» **Exercise description**:
From the listing below, copy only the lines running from the line that contains "const head = barZ(screw.head, side" to the line that contains "for node in", both included.

※

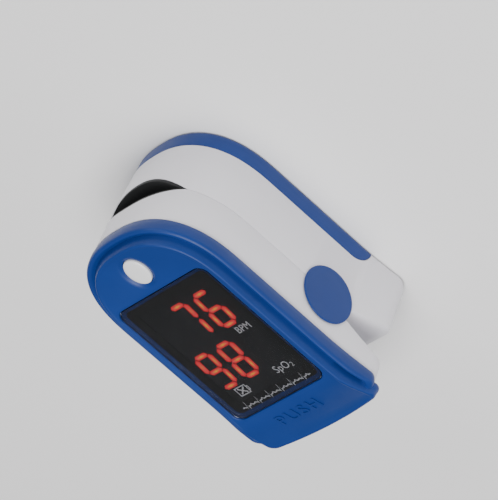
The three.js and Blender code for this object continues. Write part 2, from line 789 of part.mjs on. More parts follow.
function makeTray() {
  const reach = outline({ ...baseSpec(shell.wall + 0.25, compartmentEnd + 1.0, 1.6, 0), flare: 0 });
  const core = box(-trayHalf, trayHalf, plan.front, compartmentEnd + 1.0, trayBottom, trayTop);
  const roof = box(-SPAN, SPAN, plan.front, compartmentEnd - 7, trayTop - 1.2, trayTop);
  let body = join(core, roof).intersect(prism(reach, 0, 20));
  const slopeTop = across(
    [
      [compartmentEnd - 7, lowerLine(compartmentEnd - 7)],
      [compartmentEnd - 4, lowerLine(compartmentEnd - 4) - 1.45],
      [compartmentEnd + 2, lowerLine(compartmentEnd + 2) - 1.45],
      [compartmentEnd + 2, lowerLine(compartmentEnd - 7)],
    ],
    -SPAN,
    SPAN,
  );
  const heel = across(
    [
      [compartmentEnd + 0.1, 0],
      [compartmentEnd + 2, 0],
      [compartmentEnd + 2, trayBottom + 3.8],
      [compartmentEnd + 0.1, trayBottom],
    ],
    -SPAN,
    SPAN,
  );
  body = body.subtract(slopeTop).subtract(heel);
  for (const [, side] of SIDES_OF_X) {
    const x = side * cellX;
    const room = cell.radius + 0.12;
    body = body.subtract(barY(room, x, cell.front, compartmentEnd, cellZ));
    body = body.subtract(box(x - room, x + room, cell.front, compartmentEnd, 0, cellZ));
    const { x: lugX, y, seat } = trayScrew;
    const lugRoom = box(side * lugX - 2.2, side * lugX + 2.2, y - 6, y + 1.75, seat - FIT, trayTop + 1);
    body = body.subtract(lugRoom);
    body = body.subtract(barZ(screw.shank + 0.15, side * lugX, y, 0, 10));
    body = body.subtract(barZ(screw.head + 0.15, side * lugX, y, 0, trayBottom + screw.headHeight + 0.3));
    const [near, far] = [trayHalf - track.depth, trayHalf + 0.7];
    const [g0, g1] = side < 0 ? [-far, -near] : [near, far];
    body = body.subtract(box(g0, g1, plan.front, door.end, track.low, track.high));
  }
  for (const y of [cell.front, compartmentEnd - cell.plate - 0.1]) {
    body = body.subtract(box(-cellX - 4.8, cellX + 4.8, y, y + cell.plate + 0.1, 0, cellZ + 4.2));
  }
  const dip = barY(groove.radius, 0, plan.front, pad.end + 4, trayTop + groove.lift);
  const cableWell = box(-2.0, 2.0, ribbon.drop - 4, ribbon.drop + 1.6, trayTop - 1.85, 30);
  const boardSlot = box(-1.9, 1.9, pad.sensorY - 3.1, ribbon.drop + 1.6, trayTop - 1.85, trayTop - 0.95);
  const lampWell = box(-1.6, 1.6, pad.sensorY - 1.9, pad.sensorY + 1.9, trayTop - 1.85, 30);
  return body.subtract(dip).subtract(cableWell).subtract(boardSlot).subtract(lampWell);
}

function makeLowerPad() {
  const side = COVER_WIDTH / 2 - shell.inset - shell.wall - 0.75;
  const high = shell.parting - 0.2;
  const arch = mouthArch(-(shell.mouthDrop - 0.15), shell.mouthHalf - 0.1).map(([x, z]) => [x, Math.min(z, high)]);
  const gap = 0.08;
  const base = trayTop + gap;
  const keelHalf = Math.sqrt(groove.radius ** 2 - groove.lift ** 2);
  const keel = Array.from({ length: 9 }, (_, i) => {
    const x = keelHalf * (i / 4 - 1);
    return [x, base + groove.lift - Math.sqrt(groove.radius ** 2 - x * x)];
  });
  const profile = [[-side, base], ...keel, [side, base], [side, high], ...arch, [-side, high]];
  const room = outline({ ...baseSpec(shell.wall + FIT, pad.end, 2, 0), flare: 0 });
  const body = along(profile, plan.front, pad.end).intersect(prism(room, 5, 30));
  const stop = along(
    [
      [-9, shell.parting - 3],
      [9, shell.parting - 3],
      [9, pad.stopTop - 1],
      [8, pad.stopTop],
      [-8, pad.stopTop],
      [-9, pad.stopTop - 1],
    ],
    pad.end - pad.stopThickness,
    pad.end,
  );
  return join(body, stop).subtract(box(-2.2, 2.2, pad.sensorY - 2.6, pad.sensorY + 2.6, 5, 30));
}

// A tube that follows a curve.
function tube(curve, radius, sides, steps) {
  const section = new THREE.Shape();
  section.absarc(0, 0, radius, 0, Math.PI * 2);
  const points = section.getPoints(sides / 2).slice(0, -1);
  const ring = new THREE.Shape(points);
  return solid(new THREE.ExtrudeGeometry(ring, { extrudePath: curve, steps, bevelEnabled: false }));
}

// A coil round the axle with two straight legs that press the tails apart.
class TorsionSpring extends THREE.Curve {
  constructor(x0, pitch) {
    super();
    Object.assign(this, { x0, pitch });
    this.leg = 9.2;
    this.start = THREE.MathUtils.degToRad(67);
    this.end = THREE.MathUtils.degToRad(-63 + 360 * hinge.turns);
    this.arc = hinge.coil * (this.end - this.start);
  }
  getPoint(t, target = new THREE.Vector3()) {
    const whole = this.arc + 2 * this.leg;
    const s = t * whole - this.leg;
    const turned = Math.min(Math.max(s / this.arc, 0), 1);
    const angle = this.start + (this.end - this.start) * turned;
    const over = s < 0 ? s : Math.max(s - this.arc, 0);
    return target.set(
      this.x0 + this.pitch * turned,
      hinge.y + hinge.coil * Math.cos(angle) - over * Math.sin(angle),
      hinge.z + hinge.coil * Math.sin(angle) + over * Math.cos(angle),
    );
  }
}

// A conical contact spring along Y.
class ContactSpring extends THREE.Curve {
  constructor(x, y0, y1, turns) {
    super();
    Object.assign(this, { x, y0, y1, turns });
  }
  getPoint(t, target = new THREE.Vector3()) {
    const angle = Math.PI * 2 * this.turns * t;
    const radius = 3.2 - 1.3 * t;
    return target.set(
      this.x + radius * Math.cos(angle),
      this.y0 + (this.y1 - this.y0) * t,
      cellZ + radius * Math.sin(angle),
    );
  }
}

// One cell: direction +1 points its raised terminal at the squeezed end.
function makeCell(x, y, direction) {
  const profile = [
    [0, 0],
    [cell.radius - 0.4, 0],
    [cell.radius, 0.4],
    [cell.radius, cell.length - 0.4],
    [cell.radius - 0.4, cell.length],
    [cell.terminalRadius, cell.length],
    [cell.terminalRadius, cell.length + cell.terminal],
    [0, cell.length + cell.terminal],
  ].map(([r, h]) => new THREE.Vector2(r, h));
  const geometry = new THREE.LatheGeometry(profile, 20);
  if (direction < 0) geometry.rotateX(Math.PI);
  return solid(geometry.translate(x, y, cellZ));
}

function makePower() {
  const inner = cell.front + cell.plate + 0.05;
  const far = compartmentEnd - cell.plate - 0.05;
  const plateEdge = cellX + 4.6;
  const plateBox = (x0, x1, y) => box(x0, x1, y, y + cell.plate - 0.05, trayBottom + 0.4, cellZ + 4.1);
  place("battery_left", makeCell(-cellX, inner + cell.terminal + cell.length, -1), CELL_SLEEVE);
  place("battery_right", makeCell(cellX, far - cell.terminal - cell.length, 1), CELL_SLEEVE);
  place("link_contact", plateBox(-plateEdge, plateEdge, cell.front + 0.05), STEEL);
  place("negative_contact", plateBox(-plateEdge, -1, far + 0.02), STEEL);
  place("positive_contact", plateBox(1, plateEdge, far + 0.02), STEEL);
  const wire = 0.28;
  const rear = new ContactSpring(-cellX, far - wire - 0.03, inner + cell.terminal + cell.length + wire + 0.05, 3.5);
  const front = new ContactSpring(cellX, inner + wire + 0.03, far - cell.terminal - cell.length - wire - 0.05, 3.5);
  place("contact_spring_rear", tube(rear, wire, 6, 42), STEEL);
  place("contact_spring_front", tube(front, wire, 6, 42), STEEL);
}

// A flat ribbon that runs from the circuit board, past the axle, to the emitter board.
function makeFlexCable() {
  const route = new THREE.CatmullRomCurve3(
    [
      [2.9, board.bottom - 0.5],
      [1.6, board.bottom - 0.55],
      [0.5, shell.upperFloor + 0.4],
      [0.1, shell.upperFloor - 1.8],
      [0, hinge.z],
      [0, trayTop + 1.6],
      [-0.4, trayTop - 0.35],
      [-1.6, trayTop - 1.13],
      [-3, trayTop - 1.13],
    ].map(([y, z]) => new THREE.Vector3(0, ribbon.drop + y, z)),
  );
  const points = route.getPoints(22);
  const half = ribbon.thickness / 2;
  const edge = (side) =>
    points.map((point, i) => {
      const tangent = route.getTangent(i / (points.length - 1));
      return [point.y - side * half * tangent.z, point.z + side * half * tangent.y];
    });
  return across([...edge(1), ...edge(-1).reverse()].reverse(), -ribbon.half, ribbon.half);
}

function makeHingeParts() {
  const face = COVER_WIDTH / 2 - shell.inset;
  place("hinge_axle", barX(hinge.axle, -face + 1, face - 1, hinge.y, hinge.z, FINE_SIDES), STEEL);
  const pitch = 2 * hinge.wire + 0.1;
  for (const [name, side] of SIDES_OF_X) {
    const start = side * (hinge.springX + (pitch * hinge.turns) / 2);
    const spring = new TorsionSpring(start, -side * pitch * hinge.turns);
    place("torsion_spring_" + name, tube(spring, hinge.wire, 6, 84), STEEL);
    const [near, far] = [face + 0.1, face + hinge.capProud];
    const cap = new THREE.LatheGeometry(
      [
        [0, near - 0.9],
        [1.85, near - 0.9],
        [1.85, near],
        [hinge.capRadius, near],
        [hinge.capRadius, far - 0.18],
        [hinge.capRadius - 0.45, far],
        [0, far],
      ].map(([r, h]) => new THREE.Vector2(r, h)),
      36,
    );
    cap.rotateZ((-side * Math.PI) / 2).translate(0, hinge.y, hinge.z);
    place("pivot_cap_" + name, solid(cap), BLUE);
  }
  place("flex_cable", makeFlexCable(), AMBER);
}

function makeBatteryCover() {
  const lip = door.height;
  const shape = loft([
    baseSpec(0.9, plan.end - 3, 2, 0),
    baseSpec(0.25, plan.end - 3, 2, 0.25),
    baseSpec(-0.05, plan.end - 3, 2, 0.9),
    baseSpec(-0.1, plan.end - 3, 2, lip),
  ]);
  const sideView = across(
    [[plan.front - 2, 0], [door.end, 0], ...bandEnd(0).reverse(), [plan.front - 2, lip]],
    -SPAN,
    SPAN,
  );
  const inside = prism(baseInside, door.skin, 20);
  let body = shape.intersect(sideView).subtract(inside);
  for (const [, side] of SIDES_OF_X) {
    const [tip, stem, back] = [trayHalf - track.depth + 0.2, trayHalf + 0.25, trayHalf + 1.1];
    const hook = [
      [stem, door.skin - 0.3],
      [back, door.skin - 0.3],
      [back, track.high - 0.2],
      [tip, track.high - 0.2],
      [tip, track.low + 0.2],
      [stem, track.low + 0.2],
    ];
    const profile = side > 0 ? hook : hook.map(([x, z]) => [-x, z]).reverse();
    body = body.add(along(profile, door.end - 25, door.end - 4.2));
  }
  for (let i = 0; i < door.grips; i++) {
    const y = cell.front + 3.5 + i * door.gripPitch;
    body = body.subtract(
      across(
        [[y, -0.1], [y + 0.9, -0.1], [y + 0.6, door.gripDepth], [y + 0.3, door.gripDepth]],
        -6 - i * 0.6,
        6 + i * 0.6,
      ),
    );
  }
  return body;
}

function makeBatteryHalf() {
  place("lower_shell", makeLowerShell(), WHITE);
  place("battery_tray", makeTray(), TRAY_WHITE);
  place("lower_finger_pad", makeLowerPad(), SILICONE);
  const boardBase = trayTop - 1.8;
  const emitterBoard = box(-1.8, 1.8, pad.sensorY - 3, ribbon.drop - 0.6, boardBase, boardBase + 0.5);
  place("emitter_board", emitterBoard, BOARD_GREEN);
  const lampTop = trayTop - 0.2;
  const lamp = box(-1.45, 1.45, pad.sensorY - 1.75, pad.sensorY + 1.75, boardBase + 0.52, lampTop);
  place("emitter_led", lamp, CLEAR);
  const lens = box(-2.0, 2.0, pad.sensorY - 2.4, pad.sensorY + 2.4, trayTop + 0.05, trayTop + 0.75);
  place("emitter_window", lens, CLEAR);
  makePower();
  makeHingeParts();
  for (const [name, side] of SIDES_OF_X) {
    const { x, y } = trayScrew;
    const head = barZ(screw.head, side * x, y, trayBottom + 0.2, trayBottom + 0.25 + screw.headHeight);
    const shank = barZ(screw.shank - 0.05, side * x, y, trayBottom + 1, trayTop - 1.5);
    place("tray_screw_" + name, join(head, shank), STEEL);
  }
  place("battery_cover", makeBatteryCover(), BLUE);
}

makeDisplayHalf();
makeBatteryHalf();

export default root;
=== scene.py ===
"""The finish of a fingertip pulse oximeter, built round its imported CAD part.

Sizes inside the classes are millimetres; a piece becomes metres when it is placed.
"Left" is -X and "right" is +X; the finger goes in at the -Y end.
"""

import json
import logging
import math
from dataclasses import dataclass
from enum import Enum
from typing import Callable, Sequence

import bmesh
import bpy
import numpy as np
from mathutils import Matrix, Vector


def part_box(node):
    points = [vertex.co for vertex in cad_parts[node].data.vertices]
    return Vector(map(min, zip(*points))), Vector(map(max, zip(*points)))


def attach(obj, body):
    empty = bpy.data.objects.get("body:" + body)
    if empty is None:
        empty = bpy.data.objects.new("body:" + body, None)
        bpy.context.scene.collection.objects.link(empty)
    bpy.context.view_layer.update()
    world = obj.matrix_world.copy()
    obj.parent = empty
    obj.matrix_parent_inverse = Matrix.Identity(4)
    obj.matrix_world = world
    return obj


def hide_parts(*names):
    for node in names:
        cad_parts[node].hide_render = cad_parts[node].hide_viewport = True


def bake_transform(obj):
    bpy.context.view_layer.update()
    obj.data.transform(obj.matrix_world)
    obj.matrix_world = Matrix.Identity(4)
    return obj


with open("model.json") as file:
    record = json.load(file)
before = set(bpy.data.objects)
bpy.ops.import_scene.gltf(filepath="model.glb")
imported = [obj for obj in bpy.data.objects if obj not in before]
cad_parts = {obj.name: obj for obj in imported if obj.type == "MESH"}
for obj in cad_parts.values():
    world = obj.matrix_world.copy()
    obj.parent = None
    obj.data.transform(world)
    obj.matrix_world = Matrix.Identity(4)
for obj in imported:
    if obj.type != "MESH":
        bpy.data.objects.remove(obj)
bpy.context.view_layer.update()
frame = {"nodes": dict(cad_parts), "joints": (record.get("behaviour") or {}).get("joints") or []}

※

» **Result**:
    const head = barZ(screw.head, side * x, y, trayBottom + 0.2, trayBottom + 0.25 + screw.headHeight);
    const shank = barZ(screw.shank - 0.05, side * x, y, trayBottom + 1, trayTop - 1.5);
    place("tray_screw_" + name, join(head, shank), STEEL);
  }
  place("battery_cover", makeBatteryCover(), BLUE);
}

makeDisplayHalf();
makeBatteryHalf();

export default root;
=== scene.py ===
"""The finish of a fingertip pulse oximeter, built round its imported CAD part.

Sizes inside the classes are millimetres; a piece becomes metres when it is placed.
"Left" is -X and "right" is +X; the finger goes in at the -Y end.
"""

import json
import logging
import math
from dataclasses import dataclass
from enum import Enum
from typing import Callable, Sequence

import bmesh
import bpy
import numpy as np
from mathutils import Matrix, Vector


def part_box(node):
    points = [vertex.co for vertex in cad_parts[node].data.vertices]
    return Vector(map(min, zip(*points))), Vector(map(max, zip(*points)))


def attach(obj, body):
    empty = bpy.data.objects.get("body:" + body)
    if empty is None:
        empty = bpy.data.objects.new("body:" + body, None)
        bpy.context.scene.collection.objects.link(empty)
    bpy.context.view_layer.update()
    world = obj.matrix_world.copy()
    obj.parent = empty
    obj.matrix_parent_inverse = Matrix.Identity(4)
    obj.matrix_world = world
    return obj


def hide_parts(*names):
    for node in names:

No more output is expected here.